Athens 2004: Perfect send-off for pioneers
"That was all about sending the pioneers – players like Mia Hamm, Julie Foudy, Joy Fawcett – off in the right way. I knew I was playing for something bigger than a gold medal. These girls paved the way for me to have the opportunity to play and it was like silencing when you were playing. You could just feel the energy. The look in each other's eyes said, 'No matter what happens, we're doing this for these players'. It was more about that team effort. No matter what happened I was throwing my body on the line and doing anything to come out with a gold medal for these girls.
"That final against Brazil was extremely tough! I remember the goal post saved us a couple of times, Bri [Brianna Scurry] was tremendous in goal and it was that fitting finale. In order to be the best, you have to beat the best. Brazil was such a great team and we were able to pull it off and send them off on the right path in the way they should be leaving the game."
Beijing 2008: Victory through adversity
"It was such an interesting tournament. Losing such an impactful player just before the Games when Abby [Wambach] broke her leg, that was totally devastating, not only because she was a great player but she was my go-to, she was my rock and the person I always looked up to in times of need, so that was also mentally tough. I remember the way we started that tournament was not who we truly were. Everything that could've gone wrong, went wrong in that game against Norway. The media counted us out. That was the first time we felt that we were not looked at like we were going to win this. That hit us hard.
"I respect that team because it really didn't have a household name. We slowly got better and better each and every game. We wrote our own script. The four forwards that took Abby's place stepped up. Carli Lloyd was amazing in that tournament, Angela Hucles, Amy Rodriguez and Natasha Kai really stepped up and helped lead the team to that victory. We were so fortunate to have Pia [Sundhage] as a new coach with her energy which made us appreciate the game even more.
"Also being a mother of two at that point and being able to make it back after having two children and leading the team as captain, it was the icing on the cake for everything I put into the sport. It's surreal. You almost forget what you did at that moment when the final whistle blew."
London 2012: Dream ending
"It was more of an emotional one because I knew it was going to be my last. We started in Scotland and made our way to Wembley. My family's from Scotland and my great-grandfather played goalkeeper for ten years in Scotland, so we have the defensive side together. I was kind of like their hometown hero as it was where my roots are from and they recognised that and supported me, so that was pretty cool.
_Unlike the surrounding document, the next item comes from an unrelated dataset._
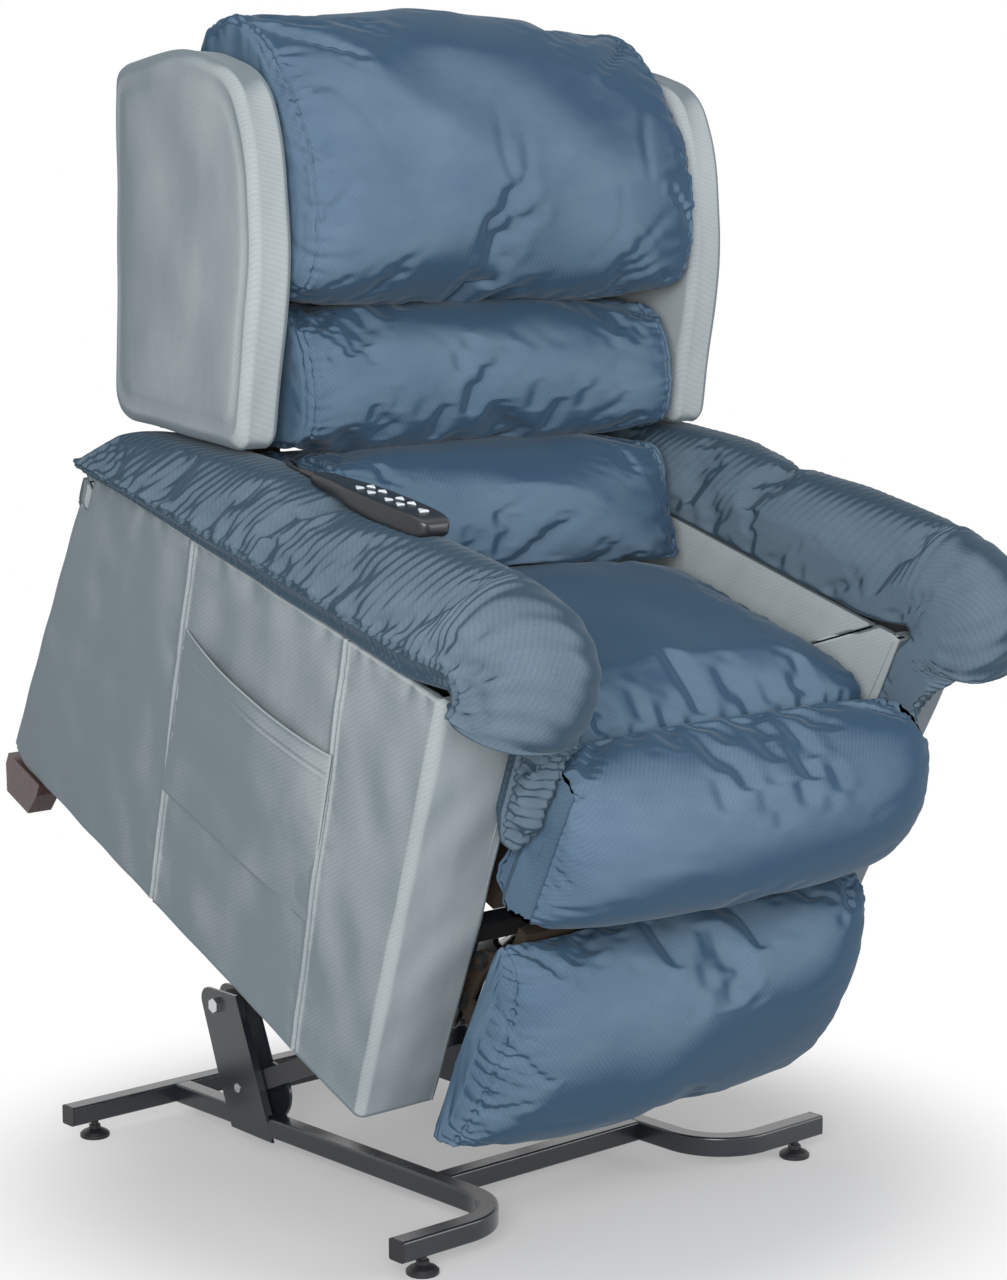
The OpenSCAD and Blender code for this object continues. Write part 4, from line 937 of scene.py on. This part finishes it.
class RECLINER_OT_pillows(bpy.types.Operator):
    """Make the head, middle and lumbar pillows of the back"""
    bl_idname = "recliner.pillows"
    bl_label = "Back pillows"

    def execute(self, context):
        rest_v, frame_top = FRAME_V + 2.3, 404
        for name, node, half, end, centre, seed, outline, creases in PILLOWS:
            p, depth = filled(context, outline, centre, half, end,
                              lambda v, u: (v < FRAME_V + 12) & (u < frame_top),
                              seed, (15, 0.8, 75, 10), (1.6, 100))
            foot = np.clip(p[..., 2] - p[..., 2].min() - 8, 0, None)
            folds = front_folds(context, p, creases, seed + 3, foot, 17, 34, 0.4, 10, 1.25)
            depth += step(p[..., 1], 150, 190) * folds
            p = pushed(p, depth)
            behind = (p[..., 1] < rest_v) & (p[..., 2] < frame_top + 3)
            p[..., 1] = np.where(behind, rest_v, p[..., 1])      # it lies on the straps
            p[..., 0] = np.clip(p[..., 0], 0.6 - WING_IN, WING_IN - 0.6)
            finish_piece(grid_mesh(name, in_chair(in_back(p))), "back", "cushion_fabric", [node])
        return {"FINISHED"}


WING_OUTLINE = [[0, 0], [411, 0], [419, 16], [437, 136], [411, 234], [328, 268], [203, 281], [-9, 256], [-19, 246]]
# The side-plane axes of the chair and of its back in the row frame, for the maps of flat panels
CHAIR_AXES = ((1, math.cos(TILT), math.sin(TILT)), (-0.7, -math.sin(TILT), math.cos(TILT)))
BACK_AXES = ((1, math.cos(TILT - BACK_RAKE), math.sin(TILT - BACK_RAKE)),
             (-0.7, -math.sin(TILT - BACK_RAKE), math.cos(TILT - BACK_RAKE)))


def rounded_outline(corners, radius, count):
    """A closed outline with its corners rounded, evenly spaced along its length."""
    c = np.array(corners, float)
    out = []
    for i in range(len(c)):
        before, here, after = c[i - 1], c[i], c[(i + 1) % len(c)]
        a, b = before - here, after - here
        la, lb = np.linalg.norm(a), np.linalg.norm(b)
        a, b = a / la, b / lb
        r = min(radius, la * 0.45, lb * 0.45)
        for t in np.linspace(0, 1, 9):
            out.append((1 - t)**2 * (here + a * r) + 2 * t * (1 - t) * here + t * t * (here + b * r))
    return evenly(np.array(out), count)


def padded_panel(ring, middle, low, high, edge, crown, turns_in=24, rim=9):
    """Grid (x, two side-plane values) of a flat padded panel between x low and high, with a rounded edge."""
    middle = np.array(middle, float)
    size = np.linalg.norm(ring - middle, axis=1).mean()
    flat = np.linspace(0.04, 1, turns_in)
    rows = [(low - crown * (1 - k**4), k * (size - edge) / size) for k in flat]
    for t in np.linspace(0, math.pi / 2, rim)[1:]:
        rows.append((low + edge * (1 - math.cos(t)), (size - edge + edge * math.sin(t)) / size))
    for t in np.linspace(0, math.pi / 2, rim):
        rows.append((high - edge * (1 - math.sin(t)), (size - edge + edge * math.cos(t)) / size))
    rows += [(high + crown * (1 - k**4), k * (size - edge) / size) for k in flat[::-1][1:]]
    grid = np.zeros((len(rows), len(ring), 3))
    for j, (x, s) in enumerate(rows):
        grid[j, :, 0] = x
        grid[j, :, 1:] = middle + s * (ring - middle)
    return grid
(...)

"Every little moment meant a little bit more. The semi-final win against Canada was more of a basketball game than a soccer game ... who's going to score once they cross half-field? Winning 4-3 with Alex Morgan stepping up, it was amazing to see a young player do her thing.
"That final whistle ... I'll never forget that sound. We won in Wembley Stadium in front of a huge crowd where a lot of females don't get to play on that field. London 2012 was more mentally challenging than physically. We were playing Japan again in a final after losing a gut-wrenching Women's World Cup Final the year before. Pulling it off was pretty amazing and pretty special.
"When you reflect back on each tournament it's important to remember that they weren't just handed to us. There was always something we had to get through, mentally or physically. It wasn't all smooth-sailing like everyone thinks it was. It sinks in now."
Olympic village experience
"Everyone thinks, 'Oh, you were in the Olympics you get to go to the Olympic village', but we had to earn our way to the Olympic village. We didn't reach the village until we reached the final. To experience it completely, we had to get all the way through to enjoy it. When you walk in there, it's very hard to compete because there are so many distractions! There's nothing like sitting in the meal room and people-watching and being in awe of the power in that room. I always gave athletes space. The guessing game of figuring our what sport each person played was fun. Everyone's in that zone. The best part was watching who was going to McDonald's at the end because you knew they were done competing!"